▸ The task:
The lines to be extracted run from the start of the listing through the line containing "return fill.part"; copy them exactly and nothing else.

▸ Data shown:

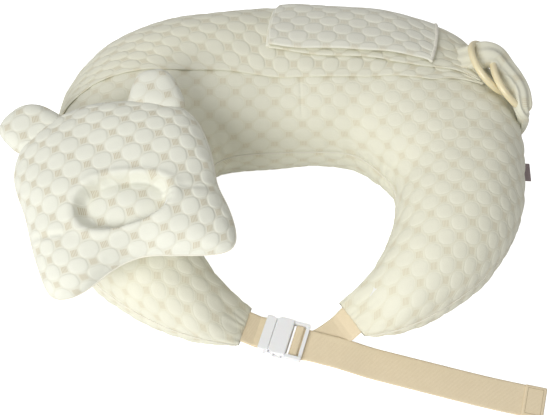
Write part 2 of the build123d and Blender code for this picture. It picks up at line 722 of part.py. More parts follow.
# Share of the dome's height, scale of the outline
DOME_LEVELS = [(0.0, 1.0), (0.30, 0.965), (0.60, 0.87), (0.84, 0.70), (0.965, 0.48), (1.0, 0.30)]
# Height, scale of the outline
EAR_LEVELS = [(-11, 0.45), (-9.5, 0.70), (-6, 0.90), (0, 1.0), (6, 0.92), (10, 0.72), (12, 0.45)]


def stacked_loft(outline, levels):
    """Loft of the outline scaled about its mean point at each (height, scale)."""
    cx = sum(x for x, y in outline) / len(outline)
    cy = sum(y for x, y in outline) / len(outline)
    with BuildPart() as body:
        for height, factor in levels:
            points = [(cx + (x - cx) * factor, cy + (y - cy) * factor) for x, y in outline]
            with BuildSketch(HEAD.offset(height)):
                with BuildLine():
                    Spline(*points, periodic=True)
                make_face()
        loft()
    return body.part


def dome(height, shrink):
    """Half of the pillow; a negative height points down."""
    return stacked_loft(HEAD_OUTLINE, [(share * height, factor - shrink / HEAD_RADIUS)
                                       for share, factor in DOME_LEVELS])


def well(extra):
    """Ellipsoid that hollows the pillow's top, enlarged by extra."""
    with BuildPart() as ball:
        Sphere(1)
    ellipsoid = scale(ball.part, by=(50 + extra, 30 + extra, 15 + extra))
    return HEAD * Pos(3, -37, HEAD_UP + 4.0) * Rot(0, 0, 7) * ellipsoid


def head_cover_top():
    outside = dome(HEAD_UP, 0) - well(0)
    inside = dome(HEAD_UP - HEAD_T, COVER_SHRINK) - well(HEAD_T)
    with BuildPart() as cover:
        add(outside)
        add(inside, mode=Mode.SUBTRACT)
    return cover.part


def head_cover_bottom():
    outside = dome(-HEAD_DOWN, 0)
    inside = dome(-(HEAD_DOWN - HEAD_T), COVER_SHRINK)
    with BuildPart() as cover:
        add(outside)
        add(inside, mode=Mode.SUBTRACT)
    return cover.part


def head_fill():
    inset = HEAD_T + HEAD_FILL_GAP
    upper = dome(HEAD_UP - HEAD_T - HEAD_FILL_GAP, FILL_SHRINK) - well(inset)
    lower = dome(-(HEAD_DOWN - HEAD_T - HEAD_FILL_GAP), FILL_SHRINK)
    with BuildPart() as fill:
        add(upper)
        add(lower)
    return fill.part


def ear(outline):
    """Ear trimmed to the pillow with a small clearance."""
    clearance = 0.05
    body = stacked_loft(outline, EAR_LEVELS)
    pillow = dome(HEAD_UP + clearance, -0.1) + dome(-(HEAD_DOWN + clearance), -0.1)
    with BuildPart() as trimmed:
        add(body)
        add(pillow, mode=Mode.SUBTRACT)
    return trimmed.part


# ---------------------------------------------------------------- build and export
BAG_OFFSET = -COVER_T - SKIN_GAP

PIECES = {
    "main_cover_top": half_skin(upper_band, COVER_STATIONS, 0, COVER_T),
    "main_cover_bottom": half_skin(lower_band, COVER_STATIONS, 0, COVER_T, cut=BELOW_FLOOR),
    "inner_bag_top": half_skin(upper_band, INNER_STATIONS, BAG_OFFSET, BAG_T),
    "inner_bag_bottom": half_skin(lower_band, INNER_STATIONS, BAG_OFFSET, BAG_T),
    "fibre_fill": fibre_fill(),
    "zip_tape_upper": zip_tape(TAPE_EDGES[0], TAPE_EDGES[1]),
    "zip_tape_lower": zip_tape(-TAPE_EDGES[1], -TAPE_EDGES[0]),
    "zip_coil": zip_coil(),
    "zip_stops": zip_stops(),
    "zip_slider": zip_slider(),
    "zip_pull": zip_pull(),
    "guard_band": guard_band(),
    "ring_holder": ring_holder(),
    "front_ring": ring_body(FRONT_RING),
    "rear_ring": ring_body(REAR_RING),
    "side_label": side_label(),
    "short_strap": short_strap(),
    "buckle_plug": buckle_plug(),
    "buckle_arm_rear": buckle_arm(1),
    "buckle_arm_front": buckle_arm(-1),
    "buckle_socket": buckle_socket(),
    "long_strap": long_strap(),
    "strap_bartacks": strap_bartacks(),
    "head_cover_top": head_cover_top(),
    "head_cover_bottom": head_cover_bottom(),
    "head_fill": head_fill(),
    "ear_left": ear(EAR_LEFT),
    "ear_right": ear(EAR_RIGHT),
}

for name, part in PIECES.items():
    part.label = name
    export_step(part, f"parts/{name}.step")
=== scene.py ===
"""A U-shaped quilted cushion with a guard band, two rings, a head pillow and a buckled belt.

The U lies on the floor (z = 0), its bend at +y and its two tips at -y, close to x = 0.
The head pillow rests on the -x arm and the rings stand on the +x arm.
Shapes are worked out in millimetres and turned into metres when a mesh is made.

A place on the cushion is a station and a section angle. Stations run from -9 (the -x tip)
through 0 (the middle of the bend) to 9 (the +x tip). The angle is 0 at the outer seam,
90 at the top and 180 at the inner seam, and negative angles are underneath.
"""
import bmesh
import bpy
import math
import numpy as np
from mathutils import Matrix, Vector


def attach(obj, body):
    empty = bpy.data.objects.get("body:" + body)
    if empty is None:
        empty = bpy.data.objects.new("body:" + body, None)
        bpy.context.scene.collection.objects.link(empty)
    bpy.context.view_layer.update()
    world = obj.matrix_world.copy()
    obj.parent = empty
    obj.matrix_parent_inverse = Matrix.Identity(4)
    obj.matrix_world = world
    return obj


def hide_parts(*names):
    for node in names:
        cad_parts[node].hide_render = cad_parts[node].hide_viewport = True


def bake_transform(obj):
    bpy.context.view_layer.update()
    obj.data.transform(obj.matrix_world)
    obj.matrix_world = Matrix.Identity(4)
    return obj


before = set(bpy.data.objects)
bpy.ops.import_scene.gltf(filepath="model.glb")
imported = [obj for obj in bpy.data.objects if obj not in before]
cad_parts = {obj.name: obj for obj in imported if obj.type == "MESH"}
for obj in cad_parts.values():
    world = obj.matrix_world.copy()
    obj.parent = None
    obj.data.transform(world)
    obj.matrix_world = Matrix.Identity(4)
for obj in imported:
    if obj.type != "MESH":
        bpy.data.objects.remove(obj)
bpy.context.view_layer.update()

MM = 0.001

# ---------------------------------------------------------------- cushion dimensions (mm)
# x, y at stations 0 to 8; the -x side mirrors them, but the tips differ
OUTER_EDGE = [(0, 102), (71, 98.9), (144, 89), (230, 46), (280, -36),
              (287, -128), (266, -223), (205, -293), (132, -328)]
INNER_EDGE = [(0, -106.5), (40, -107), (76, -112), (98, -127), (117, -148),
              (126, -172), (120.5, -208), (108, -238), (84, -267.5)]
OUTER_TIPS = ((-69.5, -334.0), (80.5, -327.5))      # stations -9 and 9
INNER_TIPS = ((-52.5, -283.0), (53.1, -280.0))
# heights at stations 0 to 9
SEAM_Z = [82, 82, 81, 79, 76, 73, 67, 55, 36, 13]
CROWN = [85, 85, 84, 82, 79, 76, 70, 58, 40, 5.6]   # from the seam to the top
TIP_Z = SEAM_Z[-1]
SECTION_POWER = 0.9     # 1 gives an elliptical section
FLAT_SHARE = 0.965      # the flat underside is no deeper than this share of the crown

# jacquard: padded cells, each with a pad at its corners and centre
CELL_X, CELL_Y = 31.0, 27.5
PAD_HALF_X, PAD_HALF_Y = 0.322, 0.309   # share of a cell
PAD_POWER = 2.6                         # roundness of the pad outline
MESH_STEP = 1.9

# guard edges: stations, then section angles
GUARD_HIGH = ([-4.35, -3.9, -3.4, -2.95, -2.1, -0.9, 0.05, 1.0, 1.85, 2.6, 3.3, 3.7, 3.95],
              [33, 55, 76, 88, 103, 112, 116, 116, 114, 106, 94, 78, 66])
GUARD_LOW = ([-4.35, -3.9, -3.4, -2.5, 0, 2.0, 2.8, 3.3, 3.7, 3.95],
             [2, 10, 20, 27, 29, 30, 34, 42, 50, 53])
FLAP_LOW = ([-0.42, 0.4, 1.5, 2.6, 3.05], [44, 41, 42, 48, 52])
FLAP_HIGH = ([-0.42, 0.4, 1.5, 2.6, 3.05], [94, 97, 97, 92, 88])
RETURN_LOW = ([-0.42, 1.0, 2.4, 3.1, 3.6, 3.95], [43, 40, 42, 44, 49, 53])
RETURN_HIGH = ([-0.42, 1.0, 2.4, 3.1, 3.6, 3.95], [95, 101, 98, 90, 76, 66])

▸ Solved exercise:
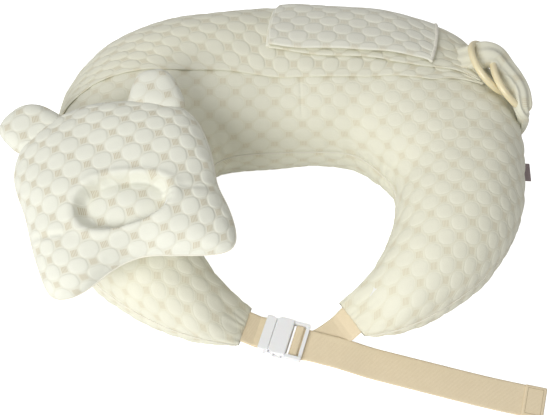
Write part 2 of the build123d and Blender code for this picture. It picks up at line 722 of part.py. More parts follow.
# Share of the dome's height, scale of the outline
DOME_LEVELS = [(0.0, 1.0), (0.30, 0.965), (0.60, 0.87), (0.84, 0.70), (0.965, 0.48), (1.0, 0.30)]
# Height, scale of the outline
EAR_LEVELS = [(-11, 0.45), (-9.5, 0.70), (-6, 0.90), (0, 1.0), (6, 0.92), (10, 0.72), (12, 0.45)]


def stacked_loft(outline, levels):
    """Loft of the outline scaled about its mean point at each (height, scale)."""
    cx = sum(x for x, y in outline) / len(outline)
    cy = sum(y for x, y in outline) / len(outline)
    with BuildPart() as body:
        for height, factor in levels:
            points = [(cx + (x - cx) * factor, cy + (y - cy) * factor) for x, y in outline]
            with BuildSketch(HEAD.offset(height)):
                with BuildLine():
                    Spline(*points, periodic=True)
                make_face()
        loft()
    return body.part


def dome(height, shrink):
    """Half of the pillow; a negative height points down."""
    return stacked_loft(HEAD_OUTLINE, [(share * height, factor - shrink / HEAD_RADIUS)
                                       for share, factor in DOME_LEVELS])


def well(extra):
    """Ellipsoid that hollows the pillow's top, enlarged by extra."""
    with BuildPart() as ball:
        Sphere(1)
    ellipsoid = scale(ball.part, by=(50 + extra, 30 + extra, 15 + extra))
    return HEAD * Pos(3, -37, HEAD_UP + 4.0) * Rot(0, 0, 7) * ellipsoid


def head_cover_top():
    outside = dome(HEAD_UP, 0) - well(0)
    inside = dome(HEAD_UP - HEAD_T, COVER_SHRINK) - well(HEAD_T)
    with BuildPart() as cover:
        add(outside)
        add(inside, mode=Mode.SUBTRACT)
    return cover.part


def head_cover_bottom():
    outside = dome(-HEAD_DOWN, 0)
    inside = dome(-(HEAD_DOWN - HEAD_T), COVER_SHRINK)
    with BuildPart() as cover:
        add(outside)
        add(inside, mode=Mode.SUBTRACT)
    return cover.part


def head_fill():
    inset = HEAD_T + HEAD_FILL_GAP
    upper = dome(HEAD_UP - HEAD_T - HEAD_FILL_GAP, FILL_SHRINK) - well(inset)
    lower = dome(-(HEAD_DOWN - HEAD_T - HEAD_FILL_GAP), FILL_SHRINK)
    with BuildPart() as fill:
        add(upper)
        add(lower)
    return fill.part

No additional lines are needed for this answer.